Story and Cast: 7/10

The saving grace here is the cast. The characters make the game by being deep, thought out, full of mysteries and secrets, and – most importantly – entertaining. Whether you’re shaking down your pal Louie the bellhop for information or being scolded by the sassy maid Rosa, you’re sure to have good time with these guys.

However, the plot isn’t so great. While the characters are wonderful, the story tying them all together takes a long time to come together. Most of the game, in fact over 2/3 of the game, is spent just setting up the setting and the characters’ backgrounds. When you finally get to the grand finale, the secret behind everything, the pay off isn’t so wonderful. Loose ends and predictability abound while surprises and interesting twists are slow to come and far too rare.

Overall: 8/10

This game is sort of an artsy title, filled with lovely art and jazzy music with that special feeling previously only found in noir fiction and films. Despite the game’s shortcomings, there are a good number of things about this game that I absolutely adored, and I’m sure that the average player will find some enjoyment out of it.
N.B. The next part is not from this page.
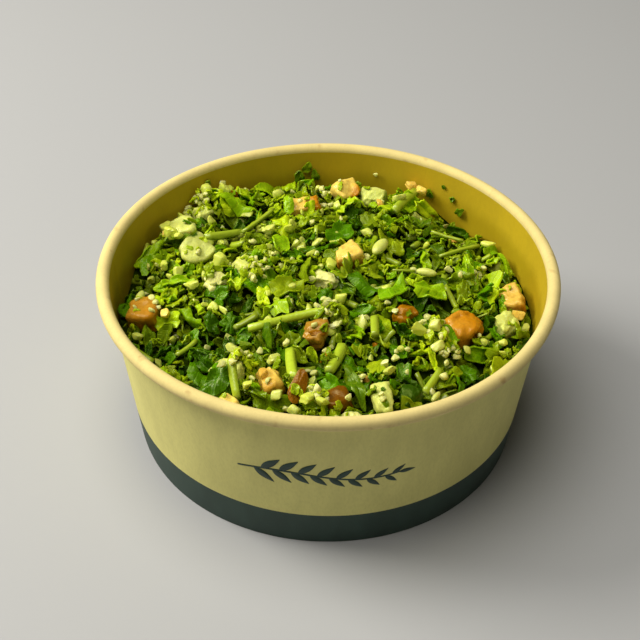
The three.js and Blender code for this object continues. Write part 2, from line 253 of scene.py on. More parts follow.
class SaladColours(bpy.types.PropertyGroup):
    leaf_dark: tint("Dark leaf", "Darkest leaves", (51, 95, 0))
    leaf_green: tint("Green leaf", "Most leaves", (104, 162, 0))
    leaf_bright: tint("Bright leaf", "Lightest leaves", (190, 212, 24))
    stem: tint("Stem", "Cut stems", (180, 204, 46))
    grain: tint("Bulgur", "Grains of bulgur", (234, 236, 146))
    pale: tint("Pale bits", "Bits of cucumber and stalk", (214, 228, 70))
    onion: tint("Onion", "Chopped onion", (236, 236, 146))
    tomato: tint("Tomato", "Tomato flesh", (204, 134, 6))
    tomato_pale: tint("Tomato core", "Palest tomato flesh", (250, 222, 110))
    tomato_skin: tint("Tomato skin", "Tomato skin", (118, 72, 2))
    cucumber: tint("Cucumber", "Cucumber flesh", (214, 221, 116))
    cucumber_skin: tint("Cucumber skin", "Cucumber skin", (44, 76, 2))
    # The core's dark colour is painted shade for the pieces that lie under the tops
    core: tint("Core", "The heap's dark inside", (38, 52, 2))


class StageSettings(bpy.types.PropertyGroup):
    floor: tint("Floor", "Colour of the floor", (174, 176, 184))
    key: power("Key light", "Power of the light from the side", 11.5)
    top: power("Top light", "Power of the large light above", 10.5)
    sky: FloatProperty(name="Sky", description="Strength of the light from all sides", default=0.08)


SETTINGS = {
    "tabbouleh_bowl": BowlSettings,
    "tabbouleh_heap": HeapSettings,
    "tabbouleh_colours": SaladColours,
    "tabbouleh_stage": StageSettings,
}

# ---- Shader expressions -------------------------------------------------------------------------


class Value:
    """A shader socket that works in Python expressions: each operator adds its Math node."""

    def __init__(self, finish, socket):
        self.finish = finish
        self.socket = socket

    def math(self, operation, *others):
        values = dict(enumerate((self, *others)))
        return self.finish.node("ShaderNodeMath", {"operation": operation}, values)

    __add__ = __radd__ = partialmethod(math, "ADD")
    __sub__ = partialmethod(math, "SUBTRACT")
    __mul__ = __rmul__ = partialmethod(math, "MULTIPLY")
    __truediv__ = partialmethod(math, "DIVIDE")
    __pow__ = partialmethod(math, "POWER")

    def __rsub__(self, other):
        return self.finish.node("ShaderNodeMath", {"operation": "SUBTRACT"}, {0: other, 1: self})

    def stripes(self, width):
        """Rises from 0 to 1 and falls back again over each width."""
        return (self / width * 2).math("PINGPONG", 1)

    def between(self, low, high):
        """0 under low, 1 over high and smooth in between."""
        settings = {"interpolation_type": "SMOOTHSTEP"}
        return self.finish.node("ShaderNodeMapRange", settings, {0: self, 1: low, 2: high})


# Painted shade: pieces low in the heap are blended towards a dark green
PAINTED_SHADE_MOST = 0.62  # how much painted shade the lowest pieces get
PAINTED_SHADE_COLOUR = (0.006, 0.016, 0)
SOFT = (0.3, 0.75)  # between these values a noise blends from one colour into another
CLEAR = (0.35, 0.75)  # the same, with more of the first colour left


class Finish:
    """A material and short ways to add its nodes. Constants go to sockets of the shader by name."""

    def __init__(self, title, **constants):
        self.material = bpy.data.materials.new(title)
        self.material.use_nodes = True
        self.tree = self.material.node_tree
        self.shader = self.tree.nodes["Principled BSDF"]
        for name, value in constants.items():
            socket = name.replace("_", " ").title().replace("Ior", "IOR")
            self.shader.inputs[socket].default_value = value

    def node(self, kind, settings=None, inputs=None, output=0):
        """Adds a node: its settings first, then the values or links of its inputs."""
        made = self.tree.nodes.new(kind)
        for name, value in (settings or {}).items():
            setattr(made, name, value)
        for name, value in (inputs or {}).items():
            if isinstance(value, Value):
                self.tree.links.new(value.socket, made.inputs[name])
            else:
                made.inputs[name].default_value = value
        return Value(self, made.outputs[output])

    def feed(self, socket, value):
        self.tree.links.new(value.socket, self.shader.inputs[socket])

    def place(self):
        """The place on the object, in metres."""
        return self.node("ShaderNodeTexCoord", output="Object")

    def squat(self, share):
        """The place on the object with its height scaled down, where noise is that much taller."""
        inputs = {0: self.place(), 1: (1, 1, share)}
        return self.node("ShaderNodeVectorMath", {"operation": "MULTIPLY"}, inputs)

    def height(self):
        return self.node("ShaderNodeSeparateXYZ", inputs={0: self.place()}, output=2)

    def noise(self, size, detail=2.0, place=None):
        """Cloudy noise from 0 to 1 with lumps of about this size, in metres."""
        inputs = {"Vector": place or self.place(), "Scale": 1 / size, "Detail": detail}
        return self.node("ShaderNodeTexNoise", inputs=inputs)

    def own(self, name):
        """A number that each vertex of the mesh holds."""
        return self.node("ShaderNodeAttribute", {"attribute_name": name}, output="Fac")

    def mix(self, factor, first, second):
        """One colour blended over another."""
        settings = {"data_type": "RGBA"}
        first, second = (c if isinstance(c, Value) else (*c, 1) for c in (first, second))
        return self.node("ShaderNodeMix", settings, {0: factor, 6: first, 7: second}, output=2)

    def in_the_dark(self, base):
        """A colour with painted shade: blended towards dark green by the number each vertex holds, on
        pieces low in the heap and on some dice.
        """
        return self.mix(self.own("deep") * PAINTED_SHADE_MOST, base, PAINTED_SHADE_COLOUR)

    def relief(self, height, distance, strength=1.0):
        """Bump of this depth, in metres, from a height of 0 to 1."""
        inputs = {"Strength": strength, "Distance": distance, "Height": height}
        self.feed("Normal", self.node("ShaderNodeBump", inputs=inputs))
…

Cing had a lot of good ideas here that, should they improve upon them, are sure to make their next game a classic.

Who do I recommend this to? Anyone who liked Trace Memory or Phoenix Wright will probably be the biggest fans, since the game focuses on the same aspects (puzzle and mystery solving) as those titles. Yet, I still think that due to the intuitive play style, any player could enjoy this title.

Is it a rent or a buy? Due to the short length and the lack of replayability, I’d say rent. Unfortunately, this game has proved hard to find for many of those interested in it, so the best advice I can give is just to get it if you can get it.